The government is showing consideration for the people directly affected as well as for the fauna. Descendants of those in the graves that lie in the way of the road have until April 15th to register for exhumation, and until May 31st to arrange a private disinterment. After the deadline, the government will, at the taxpayer’s expense, arrange exhumations and cremations, and store the ashes for three years in a columbarium. Remains still unclaimed will then be dispersed at sea. No more than about a third of the graves to be disturbed have been registered so far. For the dead, passive resistance is the only option.

Bukit Brown has become a focus for active protest, too, by a diffuse but devoted band dedicated to trying, almost certainly forlornly, to save it from the developers. They argue that Bukit Brown is an essential part of Singapore’s “heritage”, which should these days afford it some protection. The government has just announced free entry for Singaporeans from May 18th to all national museums; and it is to pump more money into television programmes exploring Singapore’s history. An explicit model is one that used Bukit Brown to tell the national story.

The rekindled interest in heritage is part of a broader conversation about identity, which in turn is bound up with the biggest political issues: population and immigration. Singaporeans are having very few children: their women’s average fertility rate is among the lowest in the world. Already, probably more than half of the country’s population was born elsewhere, and that proportion seems likely to increase.

In January a government white paper projected that the population would increase from 5.3m now to 6m by 2020 and to 6.5m-6.9m by 2030. This did not go down well with many less well-off Singaporeans, whose main daily grouses are the cost of housing and the difficulty of getting onto the underground at rush hour. Many blame both problems, as well as their low wages, in part on an influx of foreigners. So the government also talks of the importance of keeping a “Singaporean core”. But it has not dispelled fears of a congested, high-rise future in which ever more new arrivals compete for space with the “core”.

The government argues that the expressway is needed to combat congestion on nearby roads, where the volume of traffic is forecast to grow by 20% by 2020. Activists counter that it will wreck Bukit Brown and that it would be better to find ways to curb car use.
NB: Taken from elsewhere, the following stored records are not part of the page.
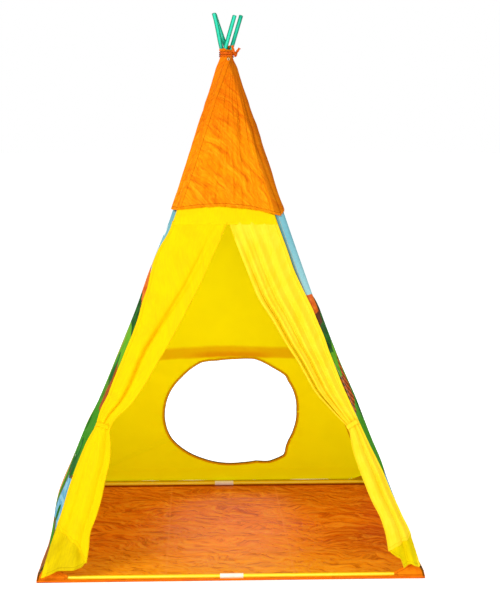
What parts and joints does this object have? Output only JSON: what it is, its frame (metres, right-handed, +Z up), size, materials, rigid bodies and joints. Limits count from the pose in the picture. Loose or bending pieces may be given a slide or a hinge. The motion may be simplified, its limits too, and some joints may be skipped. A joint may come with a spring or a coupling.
{
  "type": "play teepee",
  "caption": "Four-sided children's play tent on crossing poles, with tied-back door curtains, a floor and a round back window with a rolled cover.",
  "frame": {"origin": "on the floor under the crossing of the poles, in the middle of the base", "axes": "+Z up; the doorway looks along -Y and the round window along +Y; +X is on the right of someone who looks in at the door"},
  "size_m": [1, 1, 1.489],
  "materials": {
    "teal_tube": "smooth satin plastic tube",
    "yellow_rod": "smooth satin plastic tube",
    "white_coupling": "natural moulded plastic",
    "yellow_cloth": "thin plain-woven polyester that lets light through",
    "orange_cloth": "thin plain-woven polyester",
    "orange_satin": "coated polyester with a soft sheen and creases",
    "printed_cloth": "thin polyester printed with a plain landscape",
    "tie_cord": "woven polyester cord"
  },
  "bodies": {
    "root": {"pole_front_left_tube_1": "teal_tube", "pole_front_left_tube_2": "teal_tube", "pole_front_left_tube_3": "teal_tube", "pole_front_left_coupling_1": "white_coupling", "pole_front_left_coupling_2": "white_coupling", "pole_front_right_tube_1": "teal_tube", "pole_front_right_tube_2": "teal_tube", "pole_front_right_tube_3": "teal_tube", "pole_front_right_coupling_1": "white_coupling", "pole_front_right_coupling_2": "white_coupling", "pole_back_right_tube_1": "teal_tube", "pole_back_right_tube_2": "teal_tube", "pole_back_right_tube_3": "teal_tube", "pole_back_right_coupling_1": "white_coupling", "pole_back_right_coupling_2": "white_coupling", "pole_back_left_tube_1": "teal_tube", "pole_back_left_tube_2": "teal_tube", "pole_back_left_tube_3": "teal_tube", "pole_back_left_coupling_1": "white_coupling", "pole_back_left_coupling_2": "white_coupling", "base_front_rod_1": "yellow_rod", "base_front_rod_2": "yellow_rod", "base_front_coupling": "white_coupling", "base_right_rod_1": "yellow_rod", "base_right_rod_2": "yellow_rod", "base_right_coupling": "white_coupling", "base_back_rod_1": "yellow_rod", "base_back_rod_2": "yellow_rod", "base_back_coupling": "white_coupling", "base_left_rod_1": "yellow_rod", "base_left_rod_2": "yellow_rod", "base_left_coupling": "white_coupling", "floor_mat": "orange_satin", "floor_lip": "orange_satin", "corner_pocket_front_left": "orange_cloth", "corner_pocket_front_right": "orange_cloth", "corner_pocket_back_right": "orange_cloth", "corner_pocket_back_left": "orange_cloth", "corner_sleeve_front_left": "printed_cloth", "corner_sleeve_front_right": "printed_cloth", "corner_sleeve_back_right": "printed_cloth", "corner_sleeve_back_left": "printed_cloth", "side_panel_left": "printed_cloth", "side_panel_right": "printed_cloth", "back_panel": "yellow_cloth", "window_binding": "orange_cloth", "cone_cover": "orange_cloth", "door_header": "yellow_cloth", "apex_tie": "tie_cord", "apex_knot": "tie_cord"},
    "left_curtain": {"left_curtain": "yellow_cloth", "left_tieback": "yellow_cloth"},
    "right_curtain": {"right_curtain": "yellow_cloth", "right_tieback": "yellow_cloth"},
    "window_cover": {"window_cover": "orange_cloth", "window_cover_tie_left": "orange_cloth", "window_cover_tie_right": "orange_cloth"}
  },
  "joints": [
    {"name": "left_curtain_swing", "type": "hinge", "parent": "root", "child": "left_curtain", "pos_m": [-0.46361, -0.46426, 0.0517], "axis": [0.3345, 0.3234, 0.8852], "range_deg": [-60, 0]},
    {"name": "right_curtain_swing", "type": "hinge", "parent": "root", "child": "right_curtain", "pos_m": [0.46426, -0.46361, 0.0517], "axis": [-0.3234, 0.3345, 0.8852], "range_deg": [0, 60]},
    {"name": "window_cover_swing", "type": "hinge", "parent": "root", "child": "window_cover", "pos_m": [0.02, 0.29627, 0.52], "axis": [0.9999, 0.01, 0], "range_deg": [0, 100]}
  ]
}
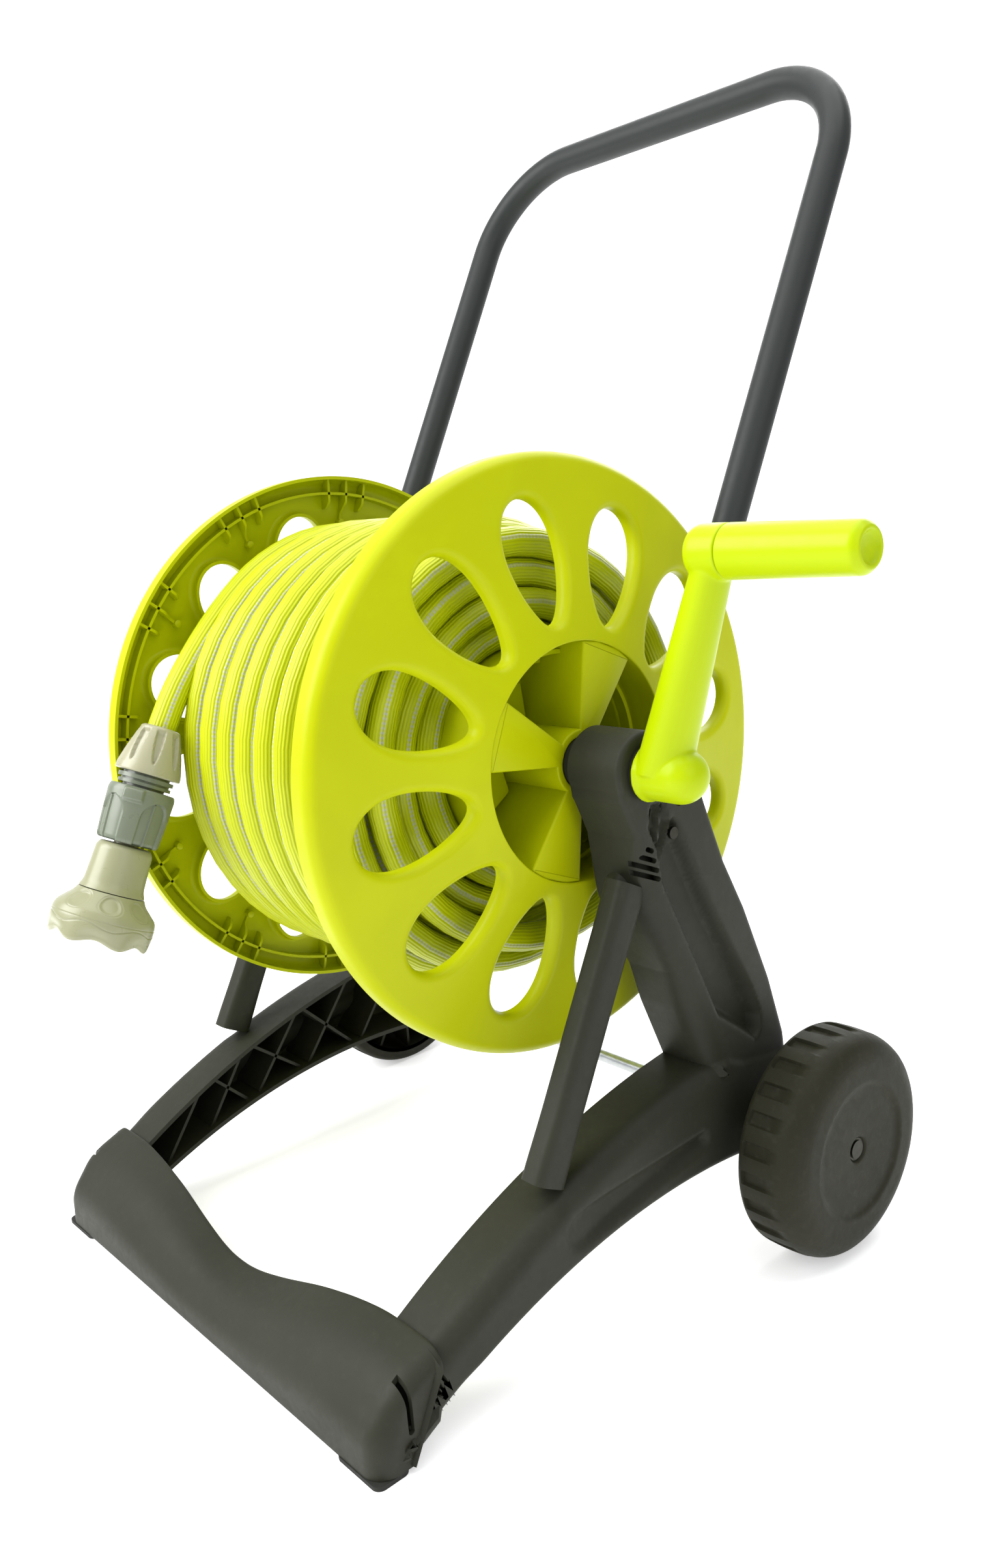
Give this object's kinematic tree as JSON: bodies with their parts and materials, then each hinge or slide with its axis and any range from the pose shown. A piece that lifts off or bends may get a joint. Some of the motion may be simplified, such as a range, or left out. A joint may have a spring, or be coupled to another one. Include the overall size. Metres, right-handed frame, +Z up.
{
  "type": "garden hose reel cart",
  "caption": "Two-wheeled garden cart with a crank-turned reel of lime hose between dark side frames, a tube handle, a foot bar and a spray nozzle.",
  "frame": {"origin": "on the floor under the middle of the cart's box, the hose and its connector left out", "axes": "+Z up; +X along the reel's axis towards the crank; +Y from the foot bar back towards the wheels and handle"},
  "size_m": [0.584, 0.5111, 0.745],
  "materials": {
    "dark_plastic": "moulded, fine matt grain",
    "handle_paint": "satin powder coat",
    "lime_plastic": "satin moulded",
    "wheel_plastic": "moulded, matt",
    "bearing_plastic": "smooth",
    "zinc_steel": "zinc plated",
    "seal_rubber": "smooth black",
    "hose_pvc": "ribbed lime PVC with a braided grey stripe",
    "nut_plastic": "satin",
    "collar_plastic": "satin",
    "nozzle_plastic": "satin"
  },
  "bodies": {
    "cart": {"side_frame_right": "dark_plastic", "side_frame_left": "dark_plastic", "front_foot_bar": "dark_plastic", "foot_pads": "dark_plastic", "handle_tube": "handle_paint", "handle_collars": "dark_plastic", "handle_end_plugs": "dark_plastic", "handle_screws": "zinc_steel", "hub_bush_right": "bearing_plastic", "hub_bush_left": "bearing_plastic", "inlet_connector": "collar_plastic", "inlet_seals": "seal_rubber", "inlet_screws": "zinc_steel", "wheel_axle": "zinc_steel", "axle_caps": "zinc_steel"},
    "reel": {"drum_shell": "lime_plastic", "flange_right": "lime_plastic", "flange_left": "lime_plastic", "drum_screws": "zinc_steel", "crank_shaft": "lime_plastic", "water_shaft": "lime_plastic", "outlet_elbow": "collar_plastic", "outlet_nut": "collar_plastic", "crank_arm": "lime_plastic", "crank_pin": "zinc_steel", "grip_pin": "zinc_steel", "hose_winding": "hose_pvc", "hose_tail": "hose_pvc", "connector_nut": "nut_plastic", "connector_body": "collar_plastic", "nozzle_body": "nozzle_plastic", "nozzle_seal": "seal_rubber"},
    "crank_grip": {"crank_grip": "lime_plastic", "grip_cap": "lime_plastic"},
    "connector_collar": {"connector_collar": "collar_plastic"},
    "nozzle_head": {"nozzle_head": "nozzle_plastic"},
    "wheel_right": {"wheel_right": "wheel_plastic", "wheel_sleeve_right": "bearing_plastic"},
    "wheel_left": {"wheel_left": "wheel_plastic", "wheel_sleeve_left": "bearing_plastic"}
  },
  "joints": [
    {"name": "reel_spin", "type": "hinge", "parent": "cart", "child": "reel", "pos_m": [-0.041, -0.0189, 0.326], "axis": [1, 0, 0], "continuous": true},
    {"name": "grip_spin", "type": "hinge", "parent": "reel", "child": "crank_grip", "pos_m": [-0.041, -0.0189, 0.446], "axis": [1, 0, 0], "continuous": true},
    {"name": "collar_slide", "type": "slide", "parent": "reel", "child": "connector_collar", "axis": [0, 0.45, 0.893], "range_m": [0, 0.0035], "stiffness_N_per_m": 600, "springref_m": -0.004},
    {"name": "nozzle_twist", "type": "hinge", "parent": "reel", "child": "nozzle_head", "pos_m": [-0.119, -0.1764, 0.357], "axis": [0, -0.45, -0.893], "range_deg": [0, 270]},
    {"name": "wheel_right_spin", "type": "hinge", "parent": "cart", "child": "wheel_right", "pos_m": [-0.041, 0.0871, 0.072], "axis": [1, 0, 0], "continuous": true},
    {"name": "wheel_left_spin", "type": "hinge", "parent": "cart", "child": "wheel_left", "pos_m": [-0.041, 0.0871, 0.072], "axis": [1, 0, 0], "continuous": true}
  ]
}
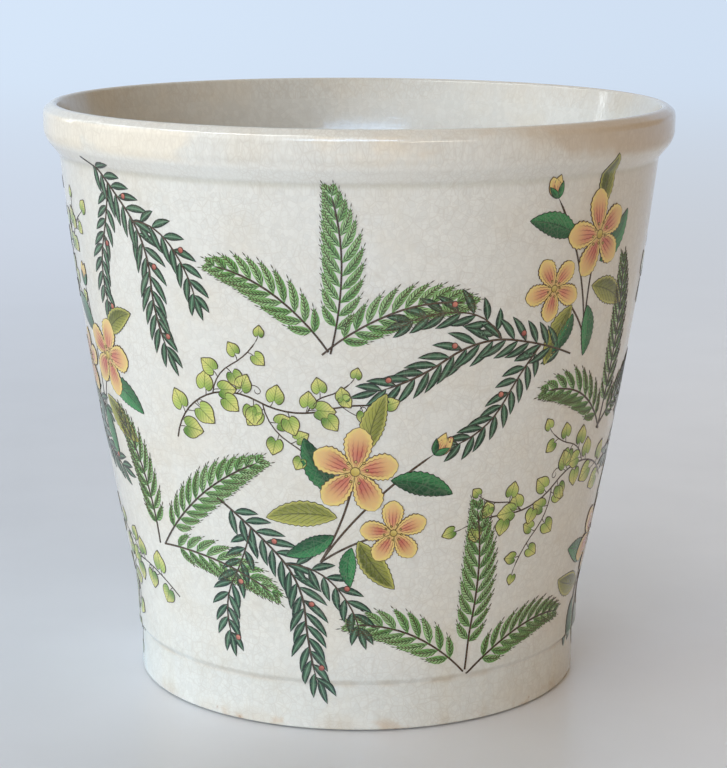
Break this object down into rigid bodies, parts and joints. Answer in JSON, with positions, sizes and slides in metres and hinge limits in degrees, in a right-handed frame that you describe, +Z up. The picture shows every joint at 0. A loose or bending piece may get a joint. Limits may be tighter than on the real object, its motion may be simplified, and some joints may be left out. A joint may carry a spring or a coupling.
{
  "type": "planter",
  "caption": "Round glazed ceramic planter with a rolled rim, a tapering wall and a stepped foot, standing on felt dots.",
  "frame": {"origin": "on the table, under the middle of the pot", "axes": "+Z up the pot's axis, out of its mouth; the pot is round, so X and Y have no meaning of their own"},
  "size_m": [0.28, 0.28, 0.26],
  "materials": {
    "crackle_glaze": "glossy cream crackle glaze",
    "felt": "matt grey felt"
  },
  "bodies": {
    "root": {"pot": "crackle_glaze", "felt_dot_1": "felt", "felt_dot_2": "felt", "felt_dot_3": "felt", "felt_dot_4": "felt"}
  },
  "joints": []
}
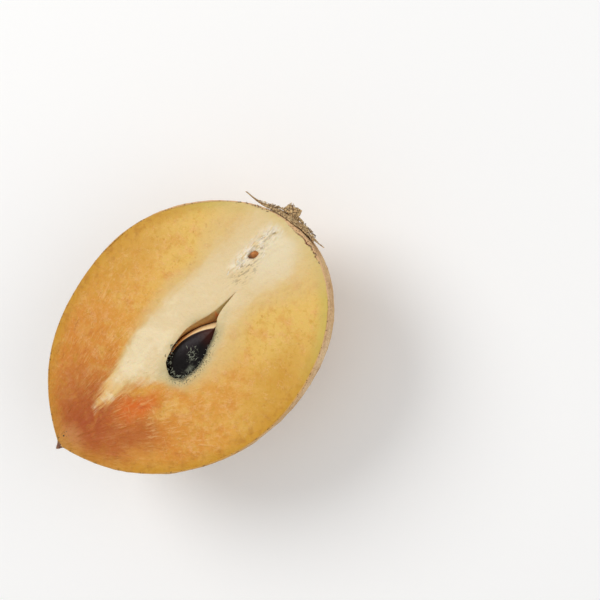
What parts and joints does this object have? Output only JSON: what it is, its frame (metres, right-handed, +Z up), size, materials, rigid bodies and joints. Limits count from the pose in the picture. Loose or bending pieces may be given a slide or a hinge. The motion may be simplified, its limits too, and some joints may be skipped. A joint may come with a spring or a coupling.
{
  "type": "half sapodilla",
  "caption": "Sapodilla cut lengthwise, lying on its rounded skin with the cut face up: golden flesh, pale core, dark seed, dry calyx at the stem end.",
  "frame": {"origin": "middle of the small flat spot under the rounded back, where the half rests", "axes": "+Z up, square to the cut face; +X along the cut face from the pointed tip to the stem; +Y across, to the side of the core that has no seed"},
  "size_m": [0.0759, 0.0531, 0.0265],
  "materials": {
    "flesh": "moist granular flesh",
    "skin": "dry scurfy skin",
    "seed_coat": "glossy",
    "brown_seed": "matte",
    "dry_calyx": "dry and fibrous",
    "dry_stalk": "dry and fibrous",
    "dry_style": "dry"
  },
  "bodies": {
    "root": {"fruit_half": "flesh", "seed": "seed_coat", "undeveloped_seed": "brown_seed", "calyx": "dry_calyx", "stalk_stub": "dry_stalk", "style_tip": "dry_style"}
  },
  "joints": []
}
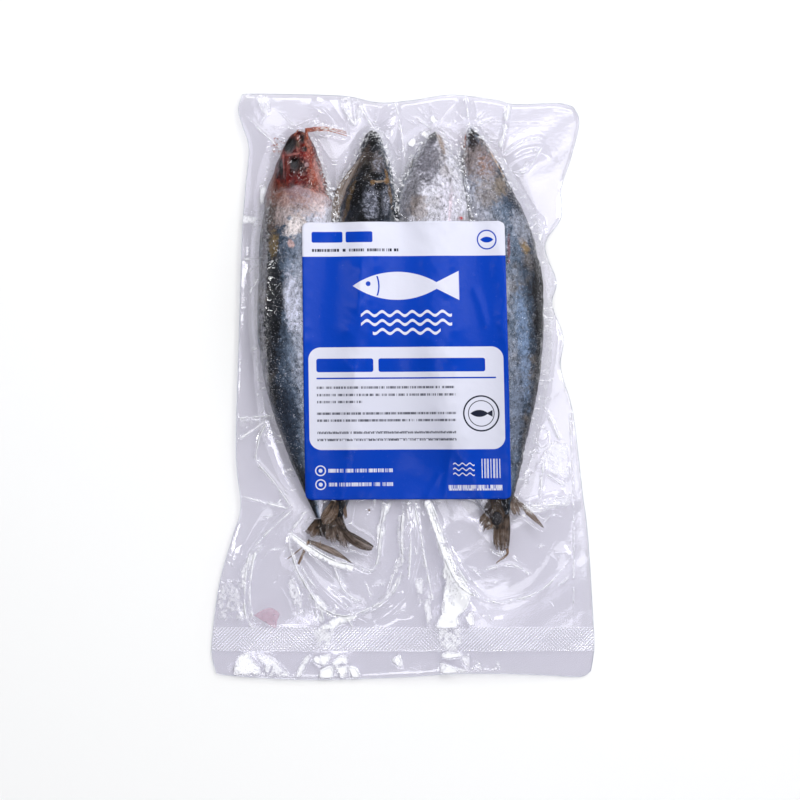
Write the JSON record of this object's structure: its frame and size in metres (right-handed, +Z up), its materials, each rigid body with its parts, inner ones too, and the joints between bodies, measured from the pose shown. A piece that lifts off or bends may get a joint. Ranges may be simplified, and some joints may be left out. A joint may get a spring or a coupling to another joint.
{
  "type": "vacuum pack of whole raw fish",
  "caption": "Clear vacuum pouch drawn tight over whole raw mackerel that lie side by side, with a flat welded border all round and a printed sticker label across the front.",
  "frame": {"origin": "on the table, under the middle of the pouch's box", "axes": "+X is the pack's right as its label is read, +Y runs from the tails to the heads, +Z is up out of the label"},
  "size_m": [0.1986, 0.3042, 0.0298],
  "materials": {
    "film": "gloss",
    "label_print": "satin",
    "fish_skin": "satin",
    "fish_fin": "satin",
    "fish_flesh": "satin"
  },
  "bodies": {
    "root": {"pouch": "film", "label": "label_print"}
  },
  "joints": []
}
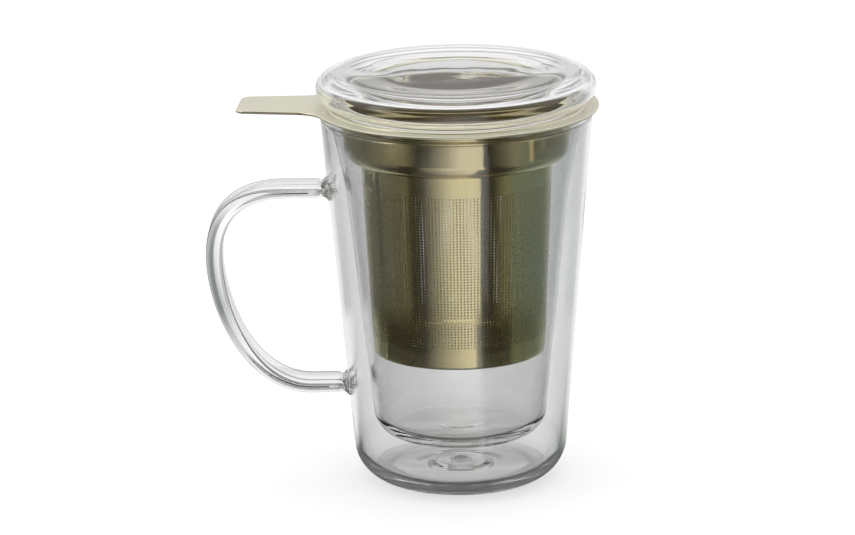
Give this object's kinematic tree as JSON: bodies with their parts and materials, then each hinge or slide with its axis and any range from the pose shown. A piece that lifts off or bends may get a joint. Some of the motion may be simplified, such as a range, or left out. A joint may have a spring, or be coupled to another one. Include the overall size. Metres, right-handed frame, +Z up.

They see it as the first step in a bigger plan. The whole area was designated for residential use as long ago as 1991.

Core interests

This is what Singapore’s government has always done: look around corners on behalf of its people and plan ahead, confident enough in the infallibility of its policymaking and in the inevitability of its re-election to ignore pressure groups and to scorn pandering to populism. Even its critics concede it has been successful. But times have changed. Social media have turned silent, isolated dissent into more concerted, vocal protest. The political opposition—with less than 10% of the seats in parliament—seems a long way from power. But with 40% of the popular vote in 2011 it can no longer be dismissed as irrelevant. For its part, the government makes much these days of its willingness to “listen”.

In this context, the struggle over Bukit Brown takes on a wider meaning. The improbable coalition of birdwatchers, conservationists and heritage buffs trying to stop the road are testing the government’s promises of a new responsiveness, or, put another way, the strength of its conviction that it still knows best. The argument over the fate of the graveyard may look like a tussle over Singapore’s past. But it is really about its future.